# What this task involves
Your task is to copy every line of the records below that contains "frame".

● ● ● ●

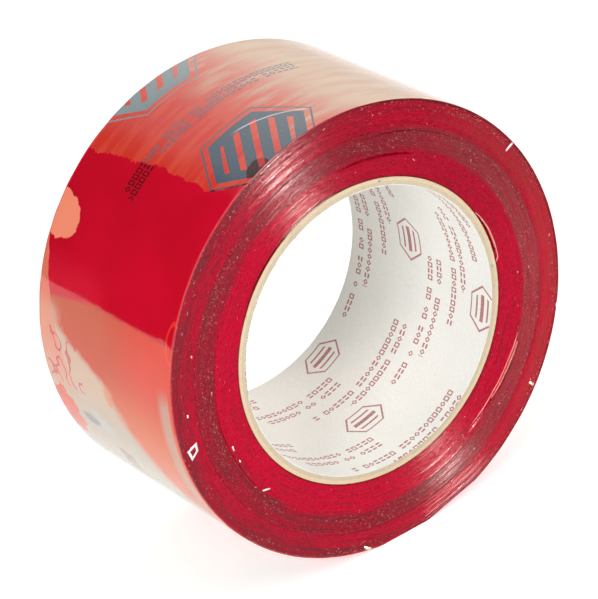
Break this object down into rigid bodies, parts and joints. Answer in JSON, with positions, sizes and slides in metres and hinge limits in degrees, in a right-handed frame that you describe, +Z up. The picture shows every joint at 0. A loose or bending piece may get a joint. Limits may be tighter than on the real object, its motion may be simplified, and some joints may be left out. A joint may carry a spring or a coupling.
{
  "type": "tape roll",
  "caption": "Roll of glossy film tape wound on a spiral paperboard core with a plain round bore, its free end lying on the roll and peeling up from it.",
  "frame": {"origin": "centre of the core's bore, at the middle of the tape's width", "axes": "+Y along the bore from the pictured side face to the hidden one, +Z up with the roll standing on the flat pressed into its rim, X level; angles run from +X towards +Z"},
  "size_m": [0.1204, 0.06, 0.1199],
  "materials": {
    "tape_film": "gloss",
    "liner_paper": "satin",
    "grey_chipboard": "matte",
    "kraft_board": "matte"
  },
  "bodies": {
    "roll": {"core_liner": "liner_paper", "core_ply_1": "grey_chipboard", "core_ply_2": "grey_chipboard", "core_ply_3": "kraft_board", "core_ply_4": "kraft_board", "tape_wraps_inner": "tape_film", "tape_wraps_middle": "tape_film", "tape_wraps_outer": "tape_film", "tape_last_turn": "tape_film"},
    "end_1": {"tape_end_1": "tape_film"},
    "end_2": {"tape_end_2": "tape_film"},
    "end_3": {"tape_end_3": "tape_film"},
    "end_4": {"tape_end_4": "tape_film"},
    "end_5": {"tape_end_5": "tape_film"},
    "end_6": {"tape_end_6": "tape_film"}
  },
  "joints": [
    {"name": "end_peel", "type": "hinge", "parent": "roll", "child": "end_1", "pos_m": [0.04474, 0, 0.04028], "axis": [0, -1, 0], "range_deg": [0, 50]},
    {"name": "end_bend_2", "type": "hinge", "parent": "end_1", "child": "end_2", "pos_m": [0.05105, 0, 0.0319], "axis": [0, -1, 0], "range_deg": [0, 12]},
    {"name": "end_bend_3", "type": "hinge", "parent": "end_2", "child": "end_3", "pos_m": [0.05582, 0, 0.02255], "axis": [0, -1, 0], "range_deg": [0, 12]},
    {"name": "end_bend_4", "type": "hinge", "parent": "end_3", "child": "end_4", "pos_m": [0.05888, 0, 0.01252], "axis": [0, -1, 0], "range_deg": [0, 12]},
    {"name": "end_bend_5", "type": "hinge", "parent": "end_4", "child": "end_5", "pos_m": [0.06016, 0, 0.0021], "axis": [0, -1, 0], "range_deg": [0, 12]},
    {"name": "end_bend_6", "type": "hinge", "parent": "end_5", "child": "end_6", "pos_m": [0.05961, 0, -0.00838], "axis": [0, -1, 0], "range_deg": [0, 12]}
  ],
  "couplings": [
    {"joint": "end_bend_2", "follows": "end_peel", "ratio": 0.24},
    {"joint": "end_bend_3", "follows": "end_peel", "ratio": 0.24},
    {"joint": "end_bend_4", "follows": "end_peel", "ratio": 0.24},
    {"joint": "end_bend_5", "follows": "end_peel", "ratio": 0.24},
    {"joint": "end_bend_6", "follows": "end_peel", "ratio": 0.24}
  ]
}
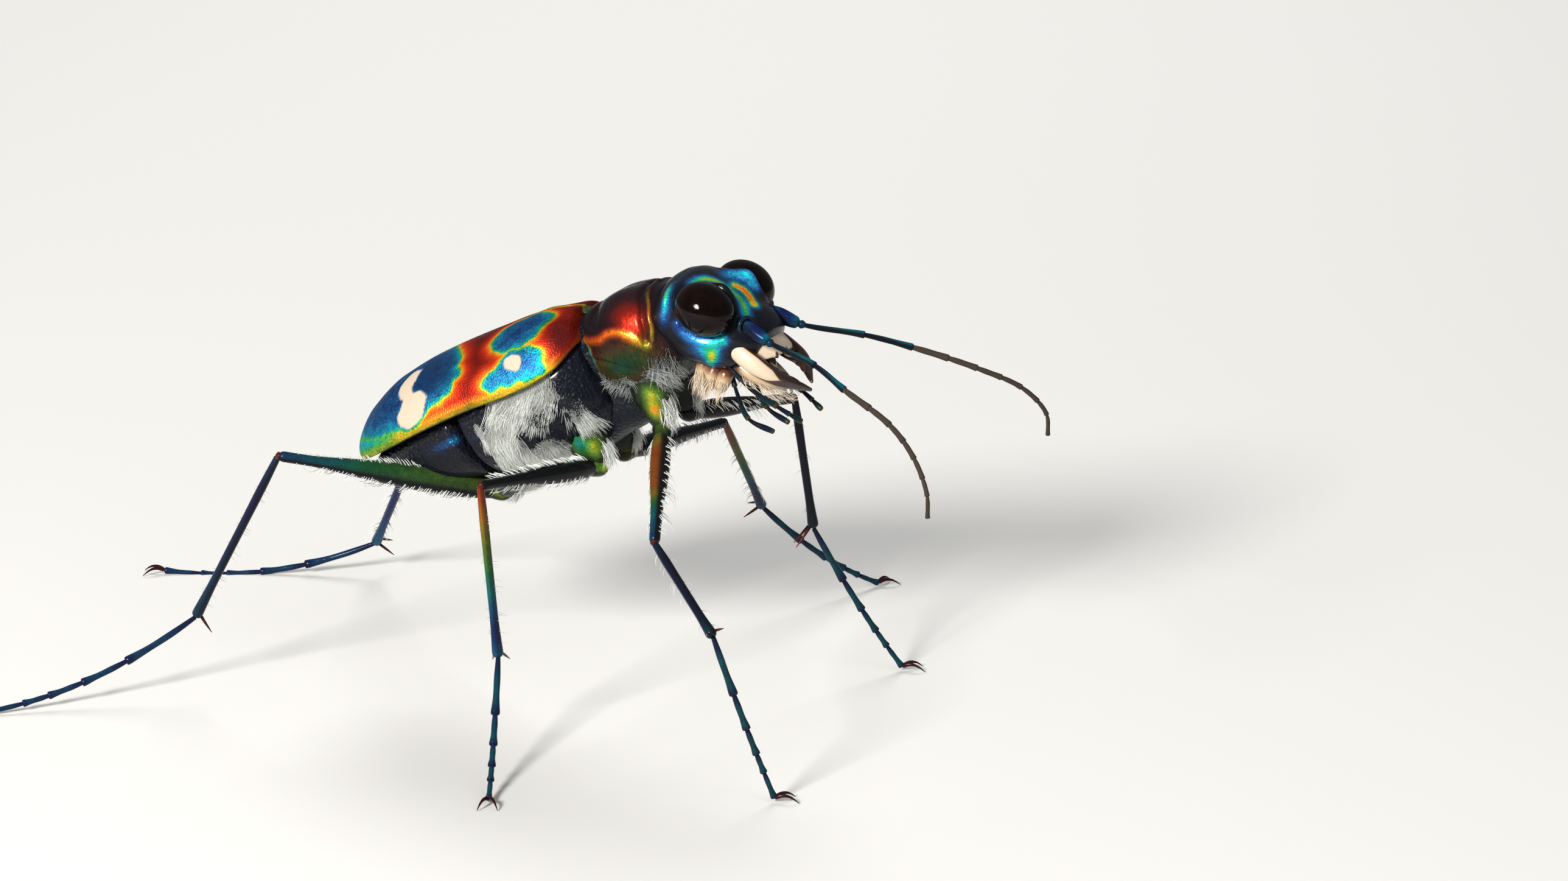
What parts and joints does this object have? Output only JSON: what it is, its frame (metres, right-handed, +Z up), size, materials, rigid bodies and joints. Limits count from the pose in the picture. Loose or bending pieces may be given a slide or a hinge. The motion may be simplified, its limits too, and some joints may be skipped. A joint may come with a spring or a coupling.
{
  "type": "tiger beetle",
  "caption": "Life-size tiger beetle standing on its feet, head raised, with domed banded wing cases, large eyes, crossed jaws and long feelers.",
  "frame": {"origin": "on the floor under the middle of the whole model, seen from above", "axes": "+X ahead, the way the beetle faces; +Y to its left; +Z up from the floor it stands on"},
  "size_m": [0.0374, 0.0284, 0.0164],
  "materials": {
    "wing_case": "metallic blue with red bands, gold and green edges and cream spots",
    "shell": "metallic green, gold, copper and blue, finely wrinkled",
    "belly": "glossy blue black with patches of white hair",
    "eye": "very glossy dark brown",
    "jaw": "cream with dark brown tips",
    "leg": "metallic green, copper and violet blue, with pale bristles",
    "feeler": "violet and teal at the base, dull brown grey at the end"
  },
  "bodies": {
    "root": {"abdomen": "belly", "antenna_left_base": "feeler", "antenna_left_tip": "feeler", "antenna_right_base": "feeler", "antenna_right_tip": "feeler", "coxa_front_left": "leg", "coxa_front_right": "leg", "coxa_hind_left": "leg", "coxa_hind_right": "leg", "coxa_middle_left": "leg", "coxa_middle_right": "leg", "elytron_left": "wing_case", "elytron_right": "wing_case", "eye_left": "eye", "eye_right": "eye", "femur_front_left": "leg", "femur_front_right": "leg", "femur_hind_left": "leg", "femur_hind_right": "leg", "femur_middle_left": "leg", "femur_middle_right": "leg", "head": "shell", "labial_palp_left": "feeler", "labial_palp_right": "feeler", "labrum": "jaw", "mandible_left": "jaw", "mandible_right": "jaw", "maxillary_palp_left": "feeler", "maxillary_palp_right": "feeler", "prothorax": "shell", "pterothorax": "belly", "tarsus_front_left": "leg", "tarsus_front_right": "leg", "tarsus_hind_left": "leg", "tarsus_hind_right": "leg", "tarsus_middle_left": "leg", "tarsus_middle_right": "leg", "tibia_front_left": "leg", "tibia_front_right": "leg", "tibia_hind_left": "leg", "tibia_hind_right": "leg", "tibia_middle_left": "leg", "tibia_middle_right": "leg"}
  },
  "joints": []
}
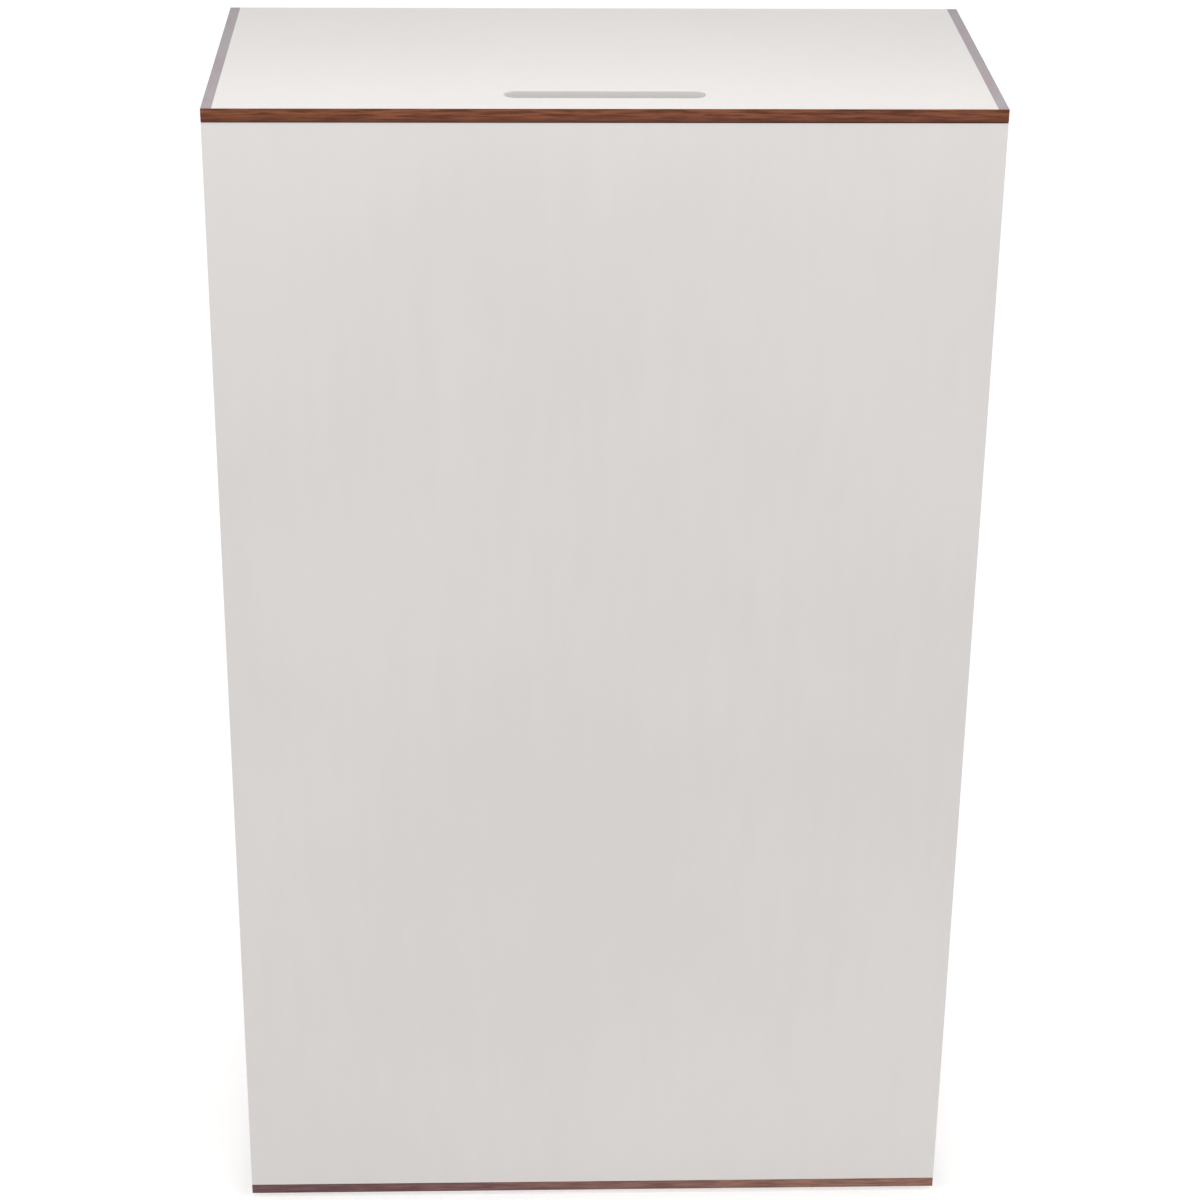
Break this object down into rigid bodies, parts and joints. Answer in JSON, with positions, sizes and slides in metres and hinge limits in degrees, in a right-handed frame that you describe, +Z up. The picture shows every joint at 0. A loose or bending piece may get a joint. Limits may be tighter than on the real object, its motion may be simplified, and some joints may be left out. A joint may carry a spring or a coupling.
{
  "type": "book drop box",
  "caption": "Free-standing library book drop box: tall white plywood case, hinged lid with a finger slot and folding stays, and a sprung platform that sinks as books land on it.",
  "frame": {"origin": "centre of the bounding box in plan, on the floor under the feet", "axes": "+X along the width, the blank front faces -Y with the lid's hinge at the back, +Z up"},
  "size_m": [0.6, 0.2935, 0.9856],
  "materials": {
    "white_ply": "satin white lacquer over plywood faces, bare reddish brown edges",
    "lipping": "satin clear lacquer",
    "softwood": "planed",
    "plain_ply": "sanded",
    "ribbed_rubber": "finely ribbed, matt",
    "edge_veneer": "reddish brown veneer, satin",
    "rubber": "matt",
    "aluminium": "mill finish",
    "nylon": "natural nylon",
    "spring_steel": "oiled spring wire",
    "zinc_steel": "bright zinc plate"
  },
  "bodies": {
    "case": {"back_panel": "white_ply", "base_board": "white_ply", "base_edge_band": "edge_veneer", "batten_back_left": "softwood", "batten_back_right": "softwood", "batten_front_left": "softwood", "batten_front_right": "softwood", "carcass_screws": "zinc_steel", "cleat_back": "softwood", "cleat_front": "softwood", "cleat_left": "softwood", "cleat_right": "softwood", "fitting_screws": "zinc_steel", "foot_back_left": "rubber", "foot_back_right": "rubber", "foot_front_left": "rubber", "foot_front_right": "rubber", "front_panel": "white_ply", "front_rail": "softwood", "guide_cap_left": "nylon", "guide_cap_right": "nylon", "guide_rail_left": "aluminium", "guide_rail_right": "aluminium", "hinge_leaf_body": "zinc_steel", "hinge_pin": "zinc_steel", "hinge_rail": "softwood", "hinge_screws": "zinc_steel", "lid_bumpers": "rubber", "panel_left": "white_ply", "panel_right": "white_ply", "seat_lower_left": "zinc_steel", "seat_lower_right": "zinc_steel", "spring_left": "spring_steel", "spring_right": "spring_steel", "stay_bracket_left": "zinc_steel", "stay_bracket_right": "zinc_steel"},
    "lid": {"hinge_leaf_lid": "zinc_steel", "lid_board": "white_ply", "lid_edge_band": "edge_veneer", "lid_lipping_left": "lipping", "lid_lipping_right": "lipping", "lid_screws": "zinc_steel", "stay_tab_left": "zinc_steel", "stay_tab_right": "zinc_steel"},
    "stay_lower_left": {"stay_elbow_left": "zinc_steel", "stay_lower_left": "zinc_steel"},
    "stay_lower_right": {"stay_elbow_right": "zinc_steel", "stay_lower_right": "zinc_steel"},
    "stay_upper_left": {"stay_upper_left": "zinc_steel"},
    "stay_upper_right": {"stay_upper_right": "zinc_steel"},
    "platform": {"platform_board": "plain_ply", "platform_bracket_left": "zinc_steel", "platform_bracket_right": "zinc_steel", "platform_mat": "ribbed_rubber", "platform_screws": "zinc_steel", "seat_upper_left": "zinc_steel", "seat_upper_right": "zinc_steel", "slide_block_left": "nylon", "slide_block_right": "nylon"}
  },
  "joints": [
    {"name": "lid_hinge", "type": "hinge", "parent": "case", "child": "lid", "pos_m": [0, 0.1444, 0.9758], "axis": [-1, 0, 0], "range_deg": [0, 95]},
    {"name": "stay_low_left", "type": "hinge", "parent": "case", "child": "stay_lower_left", "pos_m": [0, 0.0994, 0.8658], "axis": [-1, 0, 0], "range_deg": [0, 95]},
    {"name": "stay_high_left", "type": "hinge", "parent": "lid", "child": "stay_upper_left", "pos_m": [0, 0.0144, 0.9678], "axis": [-1, 0, 0], "range_deg": [-95, 0]},
    {"name": "stay_low_right", "type": "hinge", "parent": "case", "child": "stay_lower_right", "pos_m": [0, 0.0994, 0.8658], "axis": [-1, 0, 0], "range_deg": [0, 95]},
    {"name": "stay_high_right", "type": "hinge", "parent": "lid", "child": "stay_upper_right", "pos_m": [0, 0.0144, 0.9678], "axis": [-1, 0, 0], "range_deg": [-95, 0]},
    {"name": "platform_drop", "type": "slide", "parent": "case", "child": "platform", "axis": [0, 0, 1], "range_m": [-0.4, 0], "stiffness_N_per_m": 420, "springref_m": 0.065, "deforming": ["spring_left", "spring_right"]}
  ],
  "couplings": [
    {"joint": "stay_low_left", "follows": "lid_hinge", "ratio": 1},
    {"joint": "stay_high_left", "follows": "lid_hinge", "ratio": -1},
    {"joint": "stay_low_right", "follows": "lid_hinge", "ratio": 1},
    {"joint": "stay_high_right", "follows": "lid_hinge", "ratio": -1}
  ]
}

● ● ● ●

# Answer in full
Break this object down into rigid bodies, parts and joints. Answer in JSON, with positions, sizes and slides in metres and hinge limits in degrees, in a right-handed frame that you describe, +Z up. The picture shows every joint at 0. A loose or bending piece may get a joint. Limits may be tighter than on the real object, its motion may be simplified, and some joints may be left out. A joint may carry a spring or a coupling.
  "frame": {"origin": "centre of the core's bore, at the middle of the tape's width", "axes": "+Y along the bore from the pictured side face to the hidden one, +Z up with the roll standing on the flat pressed into its rim, X level; angles run from +X towards +Z"},
What parts and joints does this object have? Output only JSON: what it is, its frame (metres, right-handed, +Z up), size, materials, rigid bodies and joints. Limits count from the pose in the picture. Loose or bending pieces may be given a slide or a hinge. The motion may be simplified, its limits too, and some joints may be skipped. A joint may come with a spring or a coupling.
  "frame": {"origin": "on the floor under the middle of the whole model, seen from above", "axes": "+X ahead, the way the beetle faces; +Y to its left; +Z up from the floor it stands on"},
Break this object down into rigid bodies, parts and joints. Answer in JSON, with positions, sizes and slides in metres and hinge limits in degrees, in a right-handed frame that you describe, +Z up. The picture shows every joint at 0. A loose or bending piece may get a joint. Limits may be tighter than on the real object, its motion may be simplified, and some joints may be left out. A joint may carry a spring or a coupling.
  "frame": {"origin": "centre of the bounding box in plan, on the floor under the feet", "axes": "+X along the width, the blank front faces -Y with the lid's hinge at the back, +Z up"},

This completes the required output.